Why is this the case? Below are five reasons why prevailing churches choose to have multiple services every weekend. If your church hasn’t made the jump, these are some of the reasons you should!

• Attend One | Serve One – At the core of all the churches which make an impact are thriving volunteer leaders fired up to make an impact in their city. Prevailing church leaders constantly look for ways to inculcate more people into a service rather than trying to figure out how to do a service with as few people as possible. When you have multiple services on a Sunday morning, it gives your volunteers the opportunity to attend both the services as well as serve during another time slot. This removes a major barrier that people have to volunteer at a church with only a single service on a Sunday morning. It also has a reverse effect by communicating to volunteers that they are valued as a member of the church.

• Multiplication Instinct – Healthy things grow and multiply. Multiplying your services in the same location is a step toward further multiplication down the road. Some church leaders resist adding new services because they feel overwhelmed with the task of finding new volunteers. However, recruiting and training new team members is at the core of what a church should do in order to make an impact in their community. Of course it’s not easy, but it is healthy and necessary for the life of the church by motivating a group of people to be committed to the life of the church. By not adding more services on a Sunday morning, one is limiting the opportunities for people in your church to join in the life of the church. When services are not added to the church, there is a decline in the growth opportunities for those attending the church!

• An Honest Reason – Can we keep it real for a second? We all say that every service we do is done with excellence and care. However, typically the first service on any given weekend has a few kinks to be worked out. This applies to your church as well as the largest “brand name churches” in the country.

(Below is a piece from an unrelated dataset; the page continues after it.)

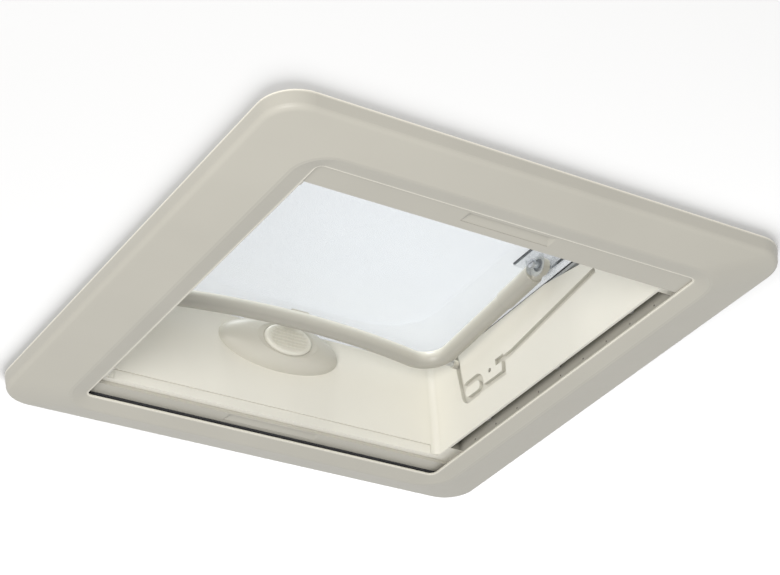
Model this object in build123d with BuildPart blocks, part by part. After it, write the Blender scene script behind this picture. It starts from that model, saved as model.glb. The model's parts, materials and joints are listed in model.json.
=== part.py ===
from build123d import *
import os
from math import atan2, cos, radians, sin, tan

os.makedirs("parts", exist_ok=True)

# All sizes are millimetres. The room is below, the sky above (+Z), the hinge at the rear (+Y).
# Z is zero at the lowest face of the ceiling trim, X and Y at its middle.

# Roof and cut-out
ceiling_z = 25.2
roof_thickness = 35.0
cutout = 400.0
collar_clearance = 6.0
collar_wall = 4.0
roof_z = ceiling_z + roof_thickness
collar_half = cutout / 2 - collar_clearance
collar_inner = collar_half - collar_wall

# Ceiling trim
trim_band_x = 65.6
trim_band_y = 54.3
trim_corner = 32.0
trim_wall = 2.5
trim_side_draft = 1.2
trim_shoulder = 6.0
trim_shoulder_z = 9.2
ridge_land = 3.0
ridge_corner = 30.0
bevel_run = 16.7
lip_z = 3.55
lip_thickness = 1.25
lip_inset_x = 5.6
lip_reach_y = 6.7
lip_corner = 6.0
cavity_share = 0.74
hook_lift = 4.5
hook_thickness = 2.0
hook_arm = 5.0
hook_post_gap = 1.0
shoulder_steps = 5
shoulder_turn = 75.0
cavity_corner_extra = 8.0
lip_top = lip_z + lip_thickness
lip_half_x = collar_inner - lip_inset_x
lip_half_y = collar_half + lip_reach_y
trim_x = 2 * (lip_half_x + trim_band_x)
trim_y = 2 * (lip_half_y + trim_band_y)
ridge_half_x = lip_half_x + bevel_run
ridge_half_y = lip_half_y + bevel_run

# Pull bars and blinds, rear bar on the lower level and front bar on the upper one
bar_gap = 0.3
bar_level_gap = 0.4
bar_thickness = 3.2
bar_overhang = 7.1
bar_corner = 8.0
rear_bar_width = 25.3
front_bar_width = 17.2
rear_bar_cover = 26.3
front_bar_cover = 16.4
rear_recess_length = 86.0
front_recess_length = 96.0
rear_recess_width = 12.7
front_recess_width = 11.5
rear_recess_edge = 3.3
front_recess_edge = 1.6
recess_depth = 2.4
recess_flat = 3.5
recess_shallow = 0.3
recess_end_run = 5.0
shoe_width = 2.3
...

I attended the first service of a “super mega large church” recently and it was obvious that the band’s lead singer did not know the lyrics to the opening song. Having multiple services gives you the opportunity to work out some of the kinks before guests arrive for later services. In an ideal world, these problems are solved in the rehearsal itself, but sometimes they are not. There is something about the intensity of the guests actually being in the room which gives us a heightened sense of clarity about how the services should roll out. Having only one service every Sunday results in a service which is not 100 percent perfect. I wish that wasn’t true…but it is.

• More Options – People’s lives are complex and difficult; therefore, it is not possible for everyone to attend the single service at a certain time in your church. If the timings are moved around even by an hour, more people in the community might be available to be a part of the good things happening in the church. By sticking with only one service time, you are adding a limitation on the time people can connect with your church. In an era of “on demand” everything, it appears to be a total disconnect to not offer more options for those willing to connect with your church. I have seen this work successfully when a church adds new service times and they grow as they open up new times for people which they can actually attend.

• It’s Not About Us – When you listen carefully to what we say when we stay with just one service in our churches it usually is about some form of selfishness. We’re smart enough to not articulate it in those terms plainly, but when you carefully try to understand what the people who want to stay with one service mean is that they would rather not put in the extra time, effort and energy into making a second (or third!) service a reality. This is a dead end for your church and your leadership. God wants to bless those churches which aren’t inward focused. Pushing through the pain of multiplication is at the core of expressing to people that it is all about the people we’re trying to connect with. The aim of adding an additional service is to reach new people rather than keep the people who are already with us. The essence is selfless and I believe that’s a part of what God uses in the community in order to draw more people toward Himself!